The data availability threshold influences our results by determining the “start year” in which observations are considered complete running into the future. This influences both the trend at any given year (since it may start earlier or later with a different availability threshold) and the envelope of internal variability (since a longer and earlier beginning trend has less internal variability). The estimate the impact of our threshold on the results, we have recalculated the start date with more (5%) and less (30%) stringent thresholds. The change in record start years is now included as a supplementary figure (Figure S??).
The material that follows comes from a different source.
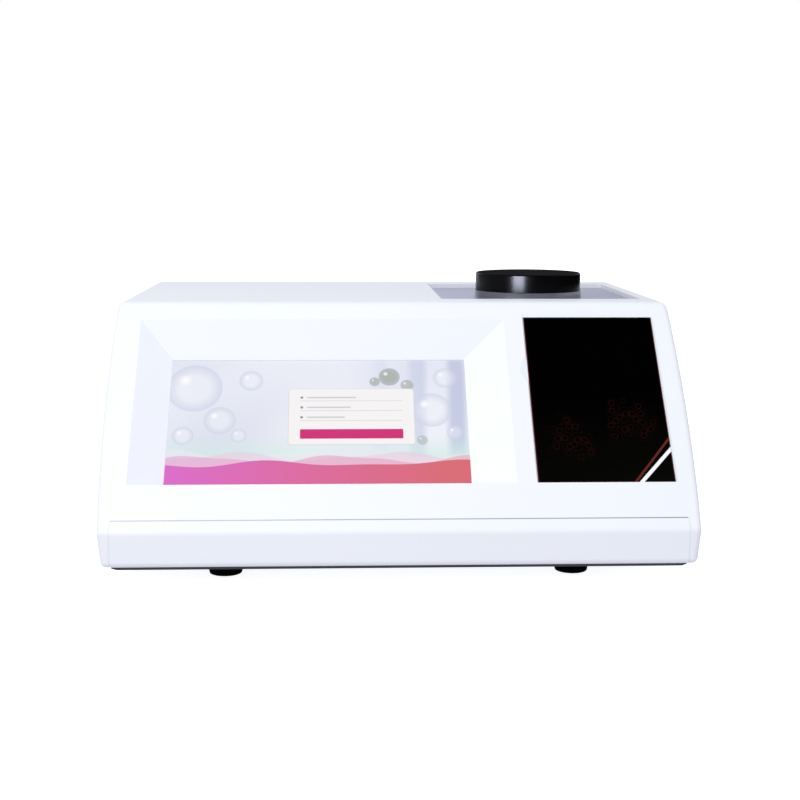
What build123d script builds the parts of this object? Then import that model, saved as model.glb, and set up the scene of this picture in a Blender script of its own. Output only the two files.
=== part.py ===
from build123d import *
import math
import os

# Benchtop refractometer. Millimetres, +X right, -Y front, +Z up, origin on the bench under the middle.

# Housing form
overall_width = 434.0
overall_depth = 380.0
top_level = 190.0
foot_height = 12.5
base_plate_thickness = 2.0
base_plate_setback = 1.5
housing_wall = 3.0
side_crown_radius = 926.0
side_crown_level = 121.0
slope_angle = 48.0
crease_level = 40.0
groove_up_slope = 9.7
groove_width = 0.8
top_edge_radius = 12.0
back_edge_radius = 7.0
side_edge_radius = 5.0
crease_radius = 5.5
bottom_edge_radius = 4.5
bottom_rim_setback = 8.0
bottom_rim_taper = 6.5
top_ribs = (-150.0, -90.0, -30.0)
top_rib_thickness = 2.0
top_rib_height = 7.0
top_rib_front = -25.0

# Base tray
chin_half_width = 204.0
floor_thickness = 3.0
floor_clearance = 0.4
lip_thickness = 2.0
lip_reach = 6.5
chin_ribs = 7
chin_rib_thickness = 2.5
chin_rib_reach = 14.0
standoff_height = 8.0
standoff_radius = 3.9
standoff_inset = 5.0
floor_vents = 10
floor_vent_pitch = 9.0
floor_vent_size = (3.0, 60.0)
floor_vent_start = (-60.0, -103.0)

# Screen pocket, measured up the slope from the crease and inwards from its face
pocket_left = -195.5
pocket_right = 84.0
pocket_bottom = 38.7
pocket_top = 185.2
pocket_depth = 14.0
window_left = -171.0
window_right = 52.8
window_bottom = 45.0
window_top = 156.7
pocket_floor = 1.6
glass_overlap = 6.0
gasket_thickness = 0.5
gasket_setback = 2.0
glass_thickness = 1.8
display_width = 236.0
display_height = 143.0
display_thickness = 5.0
display_notch = 5.0
bracket_thickness = 1.2
bracket_pad_width = 12.0
bracket_pad_inset = 30.0
bracket_pad_margin = 20.0
bracket_gap = 0.5
bracket_flange = 8.0
bracket_boss_radius = 4.0
bracket_boss_levels = (60.0, 165.0)

# Cover panel beside the screen
panel_left = 99.6
panel_right = 199.7
panel_bottom = 39.5
panel_top = 188.0
panel_thickness = 2.5
panel_sink = 1.5
panel_clearance = 0.2
panel_edge_chamfer = 0.4
panel_side_bevel = 1.2
panel_top_bevel = 5.2
panel_backing = 2.5
scoop_level = 138.0
scoop_length = 27.0
scoop_width = 6.5
scoop_depth = 2.0

# Sample stage on the top
stage_left = 39.0
stage_right = 200.0
stage_front = -22.0
stage_back = 150.0
stage_sink = 3.5
stage_thickness = 2.0
stage_corner_radius = 3.0
stage_clearance = 0.25
stage_x = (stage_left + stage_right) / 2
stage_y = 60.0
well_flange_radius = 45.7
well_flange_height = 5.0
well_body_radius = 22.0
well_body_height = 14.5
well_clearance = 0.5
light_bore_radius = 16.0
dish_radius = 22.0
dish_bottom_radius = 19.0
dish_depth = 7.2
prism_radius = 6.0
prism_thickness = 3.0
prism_fit = 0.05
prism_seat_radius = 4.5
prism_seat_thickness = 2.0
prism_stem_half_width = 3.8
prism_stem_tip_half_width = 1.3
prism_stem_half_depth = 2.0
prism_stem_length = 5.0
cap_radius = 45.0
cap_height = 14.8
cap_edge_chamfer = 1.0
cap_lift_gap = 0.3
liner_radius = 41.6
liner_thickness = 2.5
liner_clearance = 0.1
liner_recess = 0.6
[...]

Overall, we see that the influence of the availability threshold on the start year is small (<X years) in most regions.


__1. Process the gridded temperature data into timeseries for each observational product.__

Output is a dataArray for each model with dimensions of time and IPCC region containing a time series of the TAS variable.


Use this tool:  

https://github.com/IPCC-WG1/Atlas/blob/main/notebooks/reference-regions_Python.ipynb

For now, I will create my code for the CESM1 and MPI models so that it can be generalized easily. I can pull some code from my climatetrend_uncertainty repository (climatetrend_uncertainty/initial_code/PIC_timeseries_preproc.ipynb).

## Code!

In [1]:
import numpy as np
import xarray as xr
import pandas as pd
import matplotlib.pyplot as plt
import os
import glob
import time

import xagg as xa
import geopandas as gpd
import regionmask

from dask_jobqueue import PBSCluster
from dask.distributed import Client
import dask

regionmask.__version__

%matplotlib inline

__Observational Large Ensembles.__

General directory in Nathan's scratch: /glade/scratch/lenssen/data_for_jonah/

NASA GISTEMP: GISTEMP_2x2  GISTEMP_5x5

HadCRUT5: HadCRUT5

In [2]:
gistemp_2x2_dir = '/glade/derecho/scratch/lenssen/data4jonah/GISTEMP_Ensemble_Aug/' # I don't want to use this
gistemp_dir = "/glade/derecho/scratch/lenssen/data4jonah/GISTEMP_Ensemble_Aug_5x5/"
hadcrut5_dir = '/glade/derecho/scratch/lenssen/data4jonah/HadCRUT5_Ensemble_Aug/'
dcent_unfilled_dir = "/glade/u/home/jonahshaw/w/trend_uncertainty/nathan/OBS_LENS/DCENT/rawdata/DCENT_ensemble/"

### Collect file paths.

#### Collect GISTEMP file paths.

In [3]:
gistemp_files = glob.glob('%s/ensembleChunk_5x5_????.nc' % gistemp_dir)
gistemp_files.sort()

#### Collect HadCRUT5 file paths.

In [4]:
hadcrut5_files = glob.glob('%s/HadCRUT.5.0.2.0.analysis.anomalies.*.nc' % hadcrut5_dir)
hadcrut5_files.sort()

#### Collect DCENT (unfilled) file paths.

In [5]:
dcent_unfilled_files = glob.glob('%s/DCENT_ensemble_1850_2023_member_???.nc' % dcent_unfilled_dir)
dcent_unfilled_files.sort()

#### BEST file path:

In [6]:
best_files = "/glade/u/home/jonahshaw/w/obs/BEST/Land_and_Ocean_LatLong1.nc"

### Load and process timeseries according to IPCC Region designations.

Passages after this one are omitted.